WHO'S WATCHING THE AIRWAYS?

By

Pub Date: Aug. 4th, 1972
Publisher: Doubleday

Philip Ryther's story (as told to Aug) of Federal Aviation Administration putative bureaucratic boneheadedness and refusal to consider certain safety reforms is that sort of sad book where desire for self-vindication diminishes the larger issues.

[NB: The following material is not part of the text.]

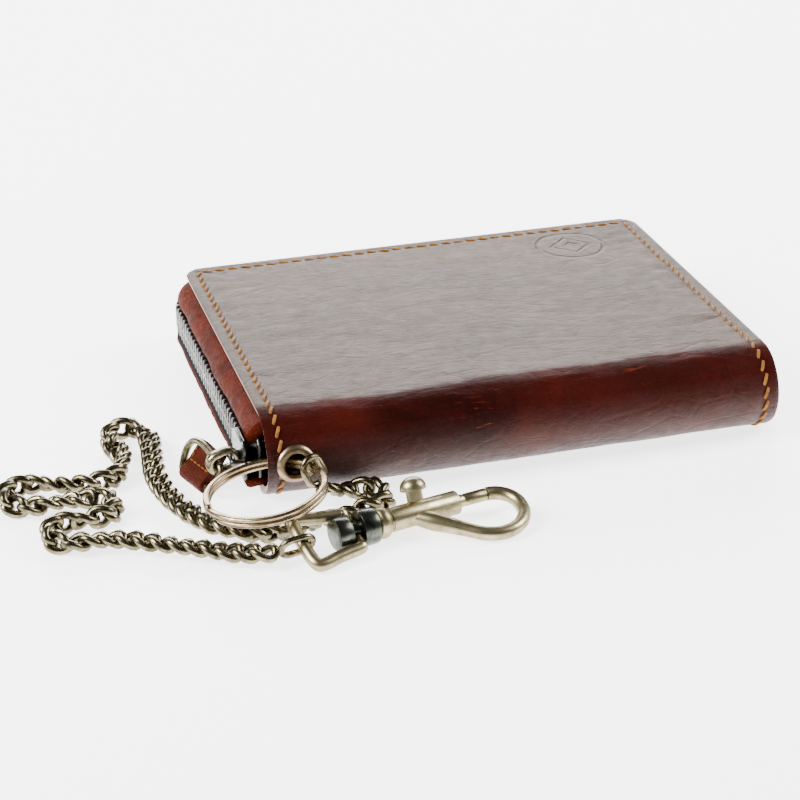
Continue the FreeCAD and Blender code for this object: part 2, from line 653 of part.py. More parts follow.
nodes["hook_body"] = on_hook(fuse([shell, eye.cut(bore)]).cut(slot))

bolt_back = stem_back + 0.4
bolt = Part.makeCylinder(bolt_r, tip - 0.15 - bolt_back, Vector(bolt_back, 0, 0), Vector(1, 0, 0))
nodes["hook_bolt"] = on_hook(bolt)
knob_base = barrel_r + stem_rise
stem = block(stem_back, -stem_thick / 2, 0, stem_front, stem_thick / 2, knob_base + 0.3)
dome_u = (stem_back + stem_front) / 2
dome = Part.makeSphere(knob_r, Vector(dome_u, 0, knob_base))
dome = dome.common(block(dome_u - knob_r, -knob_r, knob_base, dome_u + knob_r, knob_r, knob_base + knob_r))
knob = fuse([stem.cut(bolt), dome])
knob.rotate(Vector(0, 0, 0), Vector(1, 0, 0), -stem_tilt_deg)
nodes["hook_knob"] = on_hook(knob)

spring_start = head_end + 0.1
spring_end = bolt_back - 0.1
spring_pitch = (spring_end - spring_start - spring_wire) / spring_turns
spring_r = chamber_r - spring_wire - 0.15
coil_steps = 12
coil_points = [Vector(spring_start + spring_wire / 2 + spring_pitch * i / coil_steps,
                      spring_r * math.cos(2 * math.pi * i / coil_steps),
                      spring_r * math.sin(2 * math.pi * i / coil_steps))
               for i in range(spring_turns * coil_steps + 1)]
coil = Part.BSplineCurve()
coil.interpolate(coil_points)
coil_edge = coil.toShape()
coil_direction = coil_edge.tangentAt(coil_edge.FirstParameter)
nodes["bolt_spring"] = on_hook(rod(Part.Wire([coil_edge]), spring_wire / 2, coil_points[0],
                                   coil_direction))

hook_x = Vector(math.cos(math.radians(hook_angle_deg)), math.sin(math.radians(hook_angle_deg)), 0)
bail_arm = hook_middle - hook_x * bail_reach
last_reach = end_link_length / 2 - link_wire - bail_wire / 2 - 0.15
across_table = turned(Part.makeLine(Vector(0, 0, 0), across), hook_angle_deg, Vector(0, 0, 0))
bail_across = across_table.Vertexes[1].Point - across_table.Vertexes[0].Point
nodes["chain_end_link_hook"] = placed(end_link, bail_arm - hook_x * last_reach, -hook_x,
                                      hook_x.cross(bail_across))

# ---- the zip's end: two bottom stops on the right ------------------------------------------------
stop_y = spine_y + 0.1
stop_x0 = half_l + tape_in
stop_x1 = stop_x0 + tape_thick + 1.4
stops = [block(stop_x0, stop_y, low, stop_x1, stop_y + stop_wide, low + stop_high)
         for low in (zip_height - stop_high - 0.5, zip_height + 0.5)]
tapes = fuse([nodes["zip_tape_upper"], nodes["zip_tape_lower"]])
nodes["zip_bottom_stops"] = group([stop.cut(tapes) for stop in stops])

os.makedirs("parts", exist_ok=True)
for name, shape in nodes.items():
    shape.exportStep("parts/%s.step" % name)
    size = shape.BoundBox
    print("%-22s solids %3d valid %s volume %9.1f  x %.1f %.1f  y %.1f %.1f  z %.1f %.1f" % (
        name, len(shape.Solids), shape.isValid(), shape.Volume, size.XMin, size.XMax, size.YMin,
        size.YMax, size.ZMin, size.ZMax))
print(len(nodes), "nodes")
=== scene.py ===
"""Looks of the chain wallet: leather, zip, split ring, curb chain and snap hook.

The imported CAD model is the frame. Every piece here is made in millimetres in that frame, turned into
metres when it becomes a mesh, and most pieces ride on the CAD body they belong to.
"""
from __future__ import annotations

import logging
import math
from dataclasses import dataclass, field
from enum import Enum

import bmesh
import bpy
import numpy as np
from mathutils import Matrix, Vector


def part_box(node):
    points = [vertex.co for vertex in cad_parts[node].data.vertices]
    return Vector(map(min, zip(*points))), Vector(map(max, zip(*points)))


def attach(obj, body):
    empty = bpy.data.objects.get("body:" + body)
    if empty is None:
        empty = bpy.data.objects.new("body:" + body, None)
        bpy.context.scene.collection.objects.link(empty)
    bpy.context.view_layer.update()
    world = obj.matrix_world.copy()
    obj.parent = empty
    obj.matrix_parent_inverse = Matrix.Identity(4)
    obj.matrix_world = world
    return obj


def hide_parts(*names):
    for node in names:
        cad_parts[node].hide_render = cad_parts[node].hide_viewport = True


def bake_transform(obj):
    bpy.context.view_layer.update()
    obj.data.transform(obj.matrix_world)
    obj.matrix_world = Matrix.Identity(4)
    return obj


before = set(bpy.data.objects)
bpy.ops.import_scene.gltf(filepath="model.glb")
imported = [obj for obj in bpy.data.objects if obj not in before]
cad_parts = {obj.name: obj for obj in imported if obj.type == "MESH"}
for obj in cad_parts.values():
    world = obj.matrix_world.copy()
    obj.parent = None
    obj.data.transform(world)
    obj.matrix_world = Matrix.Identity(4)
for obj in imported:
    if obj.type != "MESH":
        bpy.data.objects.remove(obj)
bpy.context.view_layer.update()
MM = 0.001
POLE_RADIUS = 0.01
LOG = logging.getLogger("chain_wallet")
Array = np.ndarray


class Body(str, Enum):
    """The CAD bodies that pieces ride on."""

    WALLET = "wallet"
    FRONT = "front_half"
    SLIDER = "zip_slider_body"
    PULL_LINK = "pull_link_body"
    PULL_LOOP = "pull_loop_body"
    PULL_TAB = "pull_tab_body"
    RING = "ring_body"
    SWIVEL = "swivel_body"
    HOOK = "hook"
    BOLT = "bolt"


# ---- sizes ---------------------------------------------------------------------------------
@dataclass(frozen=True)
class CoverSize:
    """The leather case, in millimetres."""

    half_length: float = 60.0
    half_width: float = 48.0
    spine_radius: float = 10.0
    corner: float = 5.0
    thickness: float = 1.7
    hole_x: float = -53.6
    hole_z: float = 10.0
    hole_radius: float = 3.3
    stitch_inset: float = 3.1
    stitch_pitch: float = 3.3
    step: float = 0.7

    @property
    def spine_y(self) -> float:
        """Where the flat covers meet the round spine."""
        return -self.half_width + self.spine_radius

    @property
    def top(self) -> float:
        """Height of the closed wallet."""
        return 2 * self.spine_radius


@dataclass(frozen=True)
class ZipSize:
    """The zip round three sides; out is measured from the cover's edge."""

    height: float = 9.0
    tape_out: float = 3.1
    tooth_inside: float = 2.2
    tooth_outside: float = 3.30
    tooth_wide: float = 1.02
    pitch: float = 2.54
    first: float = 7.5
    last_gap: float = 1.6


@dataclass(frozen=True)
class SliderSize:
    """The zip slider and what hangs on it."""

    y0: float = -42.0
    y1: float = -30.0
    low: float = 4.4
    high: float = 14.0
    plate: float = 0.8
    lip: float = 0.95
    outer: float = -64.2
    inner: float = -59.9
    bail_x: float = -66.35
    bail_y0: float = -41.2
    bail_y1: float = -35.5
    bail_wire: float = 0.42
    link_droop: float = 20.0
    link_length: float = 7.3
    link_width: float = 5.6
    link_thick: float = 2.3
    link_rim: float = 1.5


@dataclass(frozen=True)
class RingSize:
    """The split ring, tilted about Y."""

    middle: tuple[float, float, float] = (-62.4, -56.0, 8.9)
    radius: float = 12.75
    radial: float = 1.5
    coil: float = 1.12
    tilt: float = 7.4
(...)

A 12-year veteran of the FAA's top leadership until ""hounded out of the agency"" in 1970 because he pressed too hard for new regulations (FAA certification of all flying schools, stricter controls for noncertified operators, updating and clarification of many agency rules, etc.), Ryther goes on at enormous length recounting the prickly details of how he was sacked, how his blood pressure reacted, how his bosses (all named here) were either risible cretins who wouldn't know a parachute from a propeller or ossified horsesasses whose only thoughts were to avoid controversy and get rid of him, and how he never did anything wrong aside from going ""outside normal channels to get some kind of action."" The substance of Ryther's main safety proposals was published last year in Look (see Clark Mollenhoff's article, March 9) and his book seems gratuitous, although it might -- reinforced by ""Captain X's"" Safety Last, scheduled for publication in September -- win a few new recruits to the campaign for tougher air traffic standards.